Do you have any friends in America? You could always work out a deal with them where you send them money to buy the games for you and then they gift the games to your account. It's what I do when something comes out that's not in my region (damn you Rockstar for not extending your Steam license to Japan!).

It so happens that a friend of mine (in Aus) found 'ways and means' of obtaining the international (read: uncensored) version of Left 4 Dead 2 for the international (read: lower) price. It does seem absurd though that when we're trying to legitimately pay for the game rather than pirate it in the first place, we still have to pay more for digital distribution. A large part of the point of digital distribution is that they have none of the massive costs of importation and retailing, so they should be able to have global standard pricing.

I'm not wanting to hijack the thread for a whinge about our prices, but the relative prices in different countries with different levels of economic development does seem pertinent.

<edit>

Random One, to my knowledge Aus prices are not the result of an online sales tax. Generally it is the expensive, big name titles that cost significantly more. My understanding is that our major retailers have agreements by way of the publishers such that Steam will not significantly undercut their prices on major new releases. This does of course remove a huge part of the incentive to use Steam for those specific titles.

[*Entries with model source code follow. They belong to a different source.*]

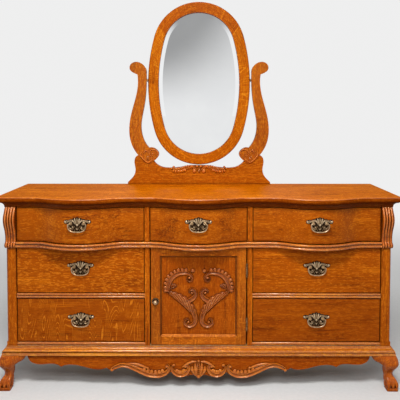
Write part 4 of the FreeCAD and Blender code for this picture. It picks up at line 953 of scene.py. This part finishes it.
def bend_back(mesh, radius, depth):
    """Bends a plate round a bowed front. What stands out past the depth fades out of the bend."""
    shape = bmesh.new()
    shape.from_mesh(mesh)
    bmesh.ops.triangulate(shape, faces=[face for face in shape.faces if len(face.verts) > 12])
    for x in range(-52, 56, 4):
        everything = shape.verts[:] + shape.edges[:] + shape.faces[:]
        cut = {"plane_co": (x * MM, 0, 0), "plane_no": (1, 0, 0), "dist": 0.02 * MM}
        bmesh.ops.bisect_plane(shape, geom=everything, **cut)
    for vert in shape.verts:
        # the bolts stay straight behind the front's face
        if vert.co.y < 0.5 * MM:
            sag = radius - math.sqrt(radius**2 - vert.co.x**2)
            vert.co.y += sag * held(2.0 + vert.co.y / depth)
    shape.to_mesh(mesh)
    shape.free()


def bail_mesh():
    """The swinging bail, about the line of its pins."""
    work = Carving(0.0, 1.0)
    work.wire(BAIL + [(-x, z, radius) for x, z, radius in BAIL[-2::-1]], 1, 12, 0.75)
    return work.mesh("bail", crease=40)


def pulls(plate_brass, wire_brass):
    """Seven pulls: a plate that rides on its drawer, and a bail on its own pins."""
    bail = bail_mesh()
    plates = {}
    swings = [joint for joint in frame["joints"] if joint["name"].startswith("swing_")]
    pins = {joint["child"]: joint["pos_m"] for joint in swings}
    for name in DRAWERS:
        x, y, z = pins["bail_" + name]
        bowed = name in BOWED
        if bowed not in plates:
            grip = (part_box("pull_plate_" + name)[1].y - y) / MM - POST_STAND - NUT
            plates[bowed] = plate_mesh("pull_bowed" if bowed else "pull_flat", grip, bowed)
        on_drawer = ("drawer_" + name, "antique_brass", "pull_plate_" + name)
        on_pins = ("bail_" + name, "antique_brass", "pull_bail_" + name)
        plate = add_piece("plate_" + name, plates[bowed], plate_brass, *on_drawer)
        plate.location = (x, y + POST_STAND * MM, z)
        swing = add_piece("bail_" + name, bail, wire_brass, *on_pins)
        swing.location = (x, y, z)


KNOB_BEADS = 2.2  # height of the beads' row on the knob's rosette


def knob(made):
    """The door's knob: a turned ball on a beaded rosette, with its bolt through the stile."""
    low, high = in_mm(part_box("door_knob"))
    centre = ((low.x + high.x) / 2, (low.z + high.z) / 2)
    work = Carving(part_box("door_frame")[0].y / MM, 6.0, centre, KNOB_BEADS)
    rosette = [(15, -SUNK), (15, 1.4), (14.2, 2.3), (11.8, 2.5), (10.6, 1.9), (9.4, 2.6), (7.6, 4)]
    work.turned(0, 0, [*rosette, (5.2, 4.8), (1, 4.9)], 40)
    for a, b in circle(13.0, 20):
        work.dome(a, b, 1.4, 1.5, shade=0.8)
    ball = [(4.6, 4), (4.2, 6.5), (4.8, 9), (7.6, 11.2), (9.4, 14.6), (9.2, 18), (7.2, 21.2), (4.4, 23)]
    ball += [(3.6, 22.7), (2.6, 23.4), (0.6, 23.6)]
    work.turned(0, 0, ball, 32, 0.85)
    work.turned(0, 0, [(2, -20), (2, 0)], shade=0.4)
    work.turned(0, 0, [(3, -22.2), (4.6, -21), (4.6, -20 + SUNK)], shade=0.5)
    work.piece("knob", made, "door", "antique_brass", "door_knob")


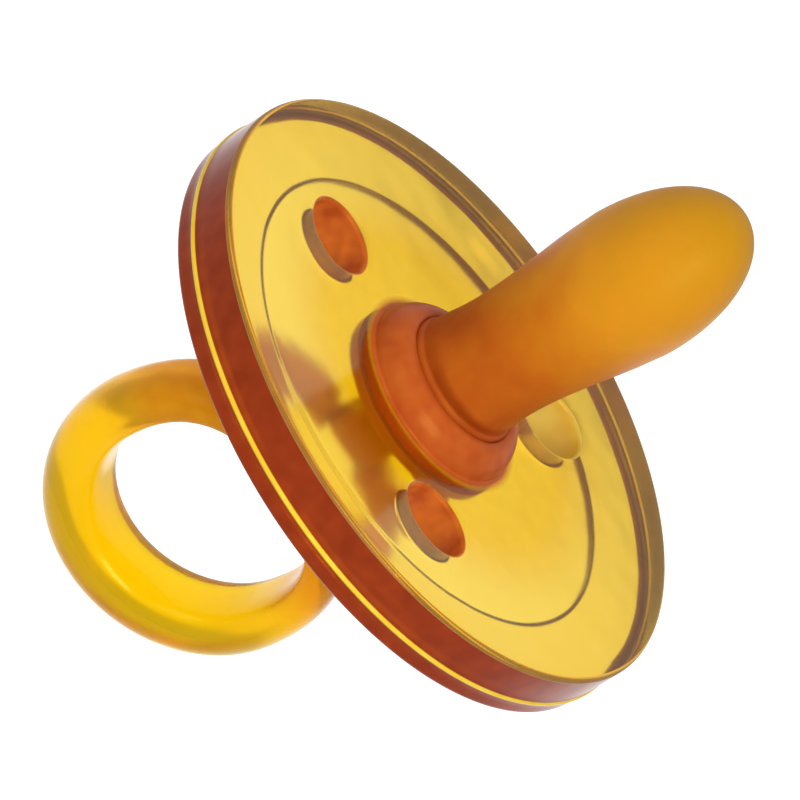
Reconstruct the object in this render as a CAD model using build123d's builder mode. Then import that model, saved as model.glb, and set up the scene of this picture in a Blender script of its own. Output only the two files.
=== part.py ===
"""A natural rubber soother: shield, hollow teat, plug with an eye, and a ring handle that hangs in the eye.

The frame: +Z along the shield's axis towards the teat, +X along the pintle as seen from the front, and the
origin under the shield's centre at the height of the ring's lowest point. The first heights below are counted
from the shield's front rim, positive towards the teat; depths and distances behind the shield are counted
from its back face.
"""
from build123d import *
import math
import os

# shield
shield_radius = 21.5
shield_thickness = 4.75
rim_edge_radius = 0.3
face_dish_depth = 1.2
parting_line_depth = 3.2
parting_step = 0.12
back_recess_radius = 16.4
back_recess_depth = 0.6
boss_base_radius = 6.3
boss_height = 1.0
boss_edge_radius = 0.9
vent_radius = 2.6
vent_circle_radius = 12.3
vent_count = 3
vent_start_angle = 168.2
vent_edge_radius = 0.25

# teat: the half thickness lies along X and the half width along Y
root_radius = 4.6
neck_start_height = 1.3
neck_start_slope = -0.15
neck_start_radius = 4.35
waist_height = 4.8
waist_radius = 4.1
swell_height = 9.8
swell_radius = 4.5
bulb_height = 15.0
bulb_radius = 5.0
tip_height = 23.8
teat_width_ratio = 1.2
teat_lean = 2.2
teat_wall = 1.4
root_bore_radius = 3.1
flange_radius = 6.2
flange_thickness = 1.3

# plug
spigot_length = 3.4
spigot_edge_radius = 0.5
head_radius = 7.0
head_thickness = 1.2
head_edge_radius = 0.5
eye_depth = 7.4
eye_wall = 0.75
lug_half_length = 2.0
lug_root_radius = 0.6

# ring handle: it leans sideways, is swung back a little, and is thicker at its far end than at the pintle
handle_lean = 6.5
handle_swing = 6.4
opening_distance = 16.08
opening_radius = 7.25
opening_edge_radius = 1.05
ring_distance = 17.15
ring_radius = 10.78
ring_flat_radius = 8.2
ring_half_width = 3.0
pintle_radius = 0.8
running_clearance = 0.05
side_clearance = 0.3
pintle_overlap = 1.0
notch_radius = 3.2

# heights in the frame
lean = math.radians(handle_lean)
swing = math.radians(handle_swing)
ring_tilt = math.asin(math.sin(swing) * math.cos(lean))
ring_reach = ring_flat_radius * math.cos(ring_tilt) + math.hypot(
    (ring_radius - ring_flat_radius) * math.cos(ring_tilt), ring_half_width * math.sin(ring_tilt)
)
back_height = (eye_depth + (ring_distance - eye_depth) * math.cos(swing)) * math.cos(lean) + ring_reach
rim_height = back_height + shield_thickness
recess_height = back_height + back_recess_depth
flange_top_height = recess_height + flange_thickness
boss_top_height = rim_height + boss_height
head_low_height = recess_height - head_thickness
eye_radius = pintle_radius + running_clearance
lug_radius = eye_radius + eye_wall

# the pintle's axis leans with the lug, and the handle hangs from it, swung away from the lug's own line
lug_plane = Plane(
    origin=(0, 0, back_height),
    x_dir=(math.cos(lean), 0, -math.sin(lean)),
    z_dir=(math.sin(lean), 0, math.cos(lean)),
)
eye_centre = lug_plane.from_local_coords(Vector(0, 0, -eye_depth))
pintle_plane = Plane(origin=eye_centre, x_dir=(0, 1, 0), z_dir=lug_plane.x_dir)
handle_plane = Plane(
    origin=eye_centre,
    x_dir=lug_plane.x_dir,
    z_dir=(math.sin(lean) * math.cos(swing), -math.sin(swing), math.cos(lean) * math.cos(swing)),
)
ring_centre = handle_plane.from_local_coords(Vector(0, 0, eye_depth - ring_distance))
opening_centre = handle_plane.from_local_coords(Vector(0, 0, eye_depth - opening_distance))
ring_section = Plane(origin=ring_centre, x_dir=handle_plane.x_dir, z_dir=handle_plane.z_dir)
opening_section = Plane(origin=opening_centre, x_dir=handle_plane.x_dir, z_dir=handle_plane.z_dir)


os.makedirs("parts", exist_ok=True)

# the shield: a thick dished disc with a rounded boss round the teat's root and a shallow recess behind
with BuildPart() as shield:
    with BuildSketch(Plane.XZ):
        with BuildLine():
            rim_top = (shield_radius, rim_height - rim_edge_radius)
            rim_inside = (shield_radius - rim_edge_radius, rim_height)
            dish_bottom_height = rim_height - face_dish_depth
            dish_radius = (shield_radius**2 + face_dish_depth**2) / (2 * face_dish_depth)
            boss_foot_height = (
                rim_height - face_dish_depth + dish_radius - math.sqrt(dish_radius**2 - boss_base_radius**2)
            )
            middle_radius = (boss_base_radius + shield_radius) / 2
            dish_middle = (
                middle_radius,
                dish_bottom_height + dish_radius - math.sqrt(dish_radius**2 - middle_radius**2),
            )
            parting_height = rim_height - parting_line_depth
            ThreePointArc((boss_base_radius, boss_foot_height), dish_middle, rim_inside)
            RadiusArc(rim_inside, rim_top, rim_edge_radius)
            Polyline(
                rim_top,
                (shield_radius, parting_height),
                (shield_radius - parting_step, parting_height - parting_step),
                (shield_radius - parting_step, back_height),
                (back_recess_radius + back_recess_depth, back_height),
                (back_recess_radius, recess_height),
                (flange_radius, recess_height),
                (flange_radius, flange_top_height),
                (root_radius, flange_top_height),
                (root_radius, boss_top_height),
                (boss_base_radius - boss_edge_radius, boss_top_height),
            )
            Line(
                (boss_base_radius - boss_edge_radius, boss_top_height),
                (boss_base_radius, boss_foot_height),
            )
        make_face()
    revolve(axis=Axis.Z)
    back_edge = shield.edges().filter_by(GeomType.CIRCLE).group_by(Axis.Z)[0].sort_by(SortBy.RADIUS)[-1]
    fillet(back_edge, rim_edge_radius)
    vent_places = PolarLocations(vent_circle_radius, vent_count, start_angle=vent_start_angle)
    with BuildSketch(Plane.XY.offset(back_height)):
        with vent_places:
            Circle(vent_radius)
    extrude(amount=shield_thickness, mode=Mode.SUBTRACT)
    fillet(shield.edges(Select.LAST).filter_by(GeomType.LINE, reverse=True), vent_edge_radius)
    boss_edge = shield.edges().filter_by(GeomType.CIRCLE).group_by(Axis.Z)[-1].sort_by(SortBy.RADIUS)[-1]
    fillet(boss_edge, boss_edge_radius)

shield.part.label = "shield"
export_step(shield.part, "parts/shield.step")


def oval_bulb(inset):
    """The teat's oval body above the shield, or with an inset the hollow inside it, standing on the origin."""
    with BuildPart() as bulb:
        with BuildSketch(Plane.XZ):
            with BuildLine():
                base = neck_start_height - boss_height
                start = (neck_start_radius - inset, base)
                widest = (bulb_radius - inset, bulb_height - boss_height)
                tip = (0, tip_height - boss_height - inset)
                Spline(
                    start,
                    (waist_radius - inset, waist_height - boss_height),
                    (swell_radius - inset, swell_height - boss_height),
                    widest,
                    tangents=[(neck_start_slope, 1), (0, 1)],
                )
                EllipticalCenterArc((0, widest[1]), widest[0], tip[1] - widest[1], start_angle=0, arc_size=90)
                Polyline(tip, (0, base), start)
            make_face()
        revolve(axis=Axis.Z)
        scale(by=(1, teat_width_ratio, 1))
    return bulb.part


# the teat: a slim oval bulb on a round root, hollow, with a flange that sits behind the shield
bulb_body = oval_bulb(0)
bulb_hollow = oval_bulb(teat_wall)
with BuildPart(Plane.XY.offset(boss_top_height)) as teat:
    add(bulb_body, rotation=(0, teat_lean, 0))
    with BuildSketch(Plane.XY.offset(flange_top_height)):
        Circle(root_radius)
    extrude(amount=boss_top_height + neck_start_height - flange_top_height)
    with BuildSketch(Plane.XY.offset(recess_height)):
        Circle(flange_radius)
    extrude(amount=flange_thickness)
    add(bulb_hollow, rotation=(0, teat_lean, 0), mode=Mode.SUBTRACT)
    with BuildSketch(Plane.XY.offset(recess_height)):
        Circle(root_bore_radius)
    extrude(amount=rim_height + waist_height - recess_height, mode=Mode.SUBTRACT)
teat.part.label = "teat"
export_step(teat.part, "parts/teat.step")


# the plug: a spigot in the teat's root, a head that traps the teat's flange, and a leaning lug with an eye
with BuildPart() as plug:
    with BuildSketch(Plane.XY.offset(head_low_height)):
        Circle(head_radius)
    extrude(amount=head_thickness)
    head_edge = plug.edges().group_by(Axis.Z)[0]
    fillet(head_edge, head_edge_radius)
    with BuildSketch(Plane.XY.offset(recess_height)):
        Circle(root_bore_radius)
    extrude(amount=spigot_length)
    spigot_edge = plug.edges().group_by(Axis.Z)[-1]
    fillet(spigot_edge, spigot_edge_radius)
    with BuildSketch(pintle_plane):
        Circle(lug_radius)
    extrude(amount=lug_half_length, both=True)
    lug_rise = eye_depth - (back_height - head_low_height) / 2
    with BuildSketch(pintle_plane):
        with Locations((0, lug_rise / 2)):
            Rectangle(2 * lug_radius, lug_rise)
    extrude(amount=lug_half_length, both=True)
    lug_root = plug.faces().filter_by(Axis.Z).group_by(Axis.Z)[0].edges().filter_by(GeomType.LINE)
    fillet(lug_root, lug_root_radius)
    with BuildSketch(pintle_plane):
        Circle(eye_radius)
    extrude(amount=lug_half_length, both=True, mode=Mode.SUBTRACT)
plug.part.label = "plug"
export_step(plug.part, "parts/plug.step")


# the ring handle: a rounded disc with an off-centre opening, notched round the lug, with a pintle across
with BuildPart() as ring_handle:
    with BuildSketch(ring_section):
        Rectangle(ring_flat_radius, 2 * ring_half_width, align=(Align.MIN, Align.CENTER))
        with Locations((ring_flat_radius, 0)):
            Ellipse(ring_radius - ring_flat_radius, ring_half_width)
        Rectangle(ring_radius, 2 * ring_half_width, align=(Align.MAX, Align.CENTER), mode=Mode.SUBTRACT)
    revolve(axis=Axis(ring_centre, handle_plane.y_dir))
    with BuildSketch(opening_section):
        Rectangle(opening_radius + opening_edge_radius, 2 * ring_half_width, align=(Align.MIN, Align.CENTER))
        with Locations((opening_radius + ring_half_width, 0)):
            RectangleRounded(
                2 * ring_half_width, 2 * ring_half_width, opening_edge_radius, mode=Mode.SUBTRACT
            )
    revolve(axis=Axis(opening_centre, handle_plane.y_dir), mode=Mode.SUBTRACT)
    notch_half = lug_half_length + side_clearance
    with BuildSketch(pintle_plane):
        Circle(notch_radius)
    extrude(amount=notch_half, both=True, mode=Mode.SUBTRACT)
    with BuildSketch(pintle_plane):
        Circle(pintle_radius)
    extrude(amount=notch_half + pintle_overlap, both=True)
ring_handle.part.label = "ring_handle"
export_step(ring_handle.part, "parts/ring_handle.step")
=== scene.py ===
"""The soother's looks: natural rubber from clear amber to cloudy orange, seen in a plain white studio.

The shield, the teat and the ring handle are built here again, closer to the photograph than their CAD solids.
Lengths are in millimetres until a mesh is made. Heights are the frame's, except in the teat's profile, where
they are counted from the shield's front rim.
"""
import math
from collections import namedtuple

import bmesh
import bpy
from mathutils import Matrix, Vector
from mathutils.geometry import delaunay_2d_cdt


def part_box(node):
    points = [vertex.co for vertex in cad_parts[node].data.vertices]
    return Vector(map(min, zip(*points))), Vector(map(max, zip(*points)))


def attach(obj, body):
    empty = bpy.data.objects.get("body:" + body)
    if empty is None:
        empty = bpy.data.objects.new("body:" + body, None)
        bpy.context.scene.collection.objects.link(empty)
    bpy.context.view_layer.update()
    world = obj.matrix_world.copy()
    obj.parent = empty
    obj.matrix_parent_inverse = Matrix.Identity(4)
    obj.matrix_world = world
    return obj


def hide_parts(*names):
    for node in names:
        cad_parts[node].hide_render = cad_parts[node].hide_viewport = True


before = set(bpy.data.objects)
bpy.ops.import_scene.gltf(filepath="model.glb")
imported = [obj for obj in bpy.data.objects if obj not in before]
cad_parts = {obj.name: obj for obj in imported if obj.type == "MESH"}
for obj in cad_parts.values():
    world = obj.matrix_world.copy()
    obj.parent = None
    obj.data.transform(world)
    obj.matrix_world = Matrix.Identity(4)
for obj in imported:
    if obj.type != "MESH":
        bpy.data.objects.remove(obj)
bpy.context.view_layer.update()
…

This was a fascinating article. I always thought of India and China as countries of inexpensive electronics - I figured they'd be more prone to gaming than us because comparatively speaking, it costs less for them to buy it.

I guess I didn't take into account the variences between class-based income and the lack of things like minimum wage and government pensions. I've never really felt rich - and right now on a student income I feel downright poor! But now I can see 'Holy hell, my government actually pays me to study full time'. And if I picked up ten hours of work a fortnight (all I am allowed to do without cutting my payments in half) that's almost $200 a fortnight I could then spend on games. Or food.

And this is me living BELOW the poverty line in Australia.

Well written and very touching article Michael. Games are like an interactive cultural portal that can span the depths and ocean that is political and even socio-economic, and reach to people wherever there is electricity.

The Random One:

Tom Phoenix:

Michael Thomsen:
PC gaming will never go away. It is to videogames what the movie theater is to filmed entertainment. It will continue to host the medium's most spectacular and technically sophisticated works. In the same way that the advance of broadcast television, pay cable, and internet distribution eventually filled out the medium of film to make it accessible and relevant to the entire world, so too will the environment that surrounds PC gaming continue to expand in ways that will include more and more people.

Fixed. :P

Sorry, but no. A PC needs to be set up and configured to run a game. A videogame needs only to be attached to a power source and have the 'on' button pushed[1]. Until PCs become so widespread even bedouins are carrying one, (and I'm talking about people who probably don't even carry radios), videogames will be spearheading this revolution.

I think the first part is more accurate than the second.

[1] Some vigourous cartridge blowing may be necessary as well.

Reading the article, I couldn't help but be reminded of that Chinese NES remake of Final Fantasy VII.

Embeded video for the curious...

After all, if NESs are more commonplace in China (or elsewhere) then PSXs, something as bizarre as an 8-bit FFVII become more understandable.

Silva:
Frankly, it's a relief to finally see an article that gains some perspective on this, Mr Thomsen.

I know that some writers on The Escapist could do with a reality check regarding how much harder it is to buy a game if you're not in the first world. The support I see in these articles for expensive services, paying for virtual and unreal products, leasing server space instead of buying a physical copy of a game, and DLC in general needs to slow the Hell down if not outright stop.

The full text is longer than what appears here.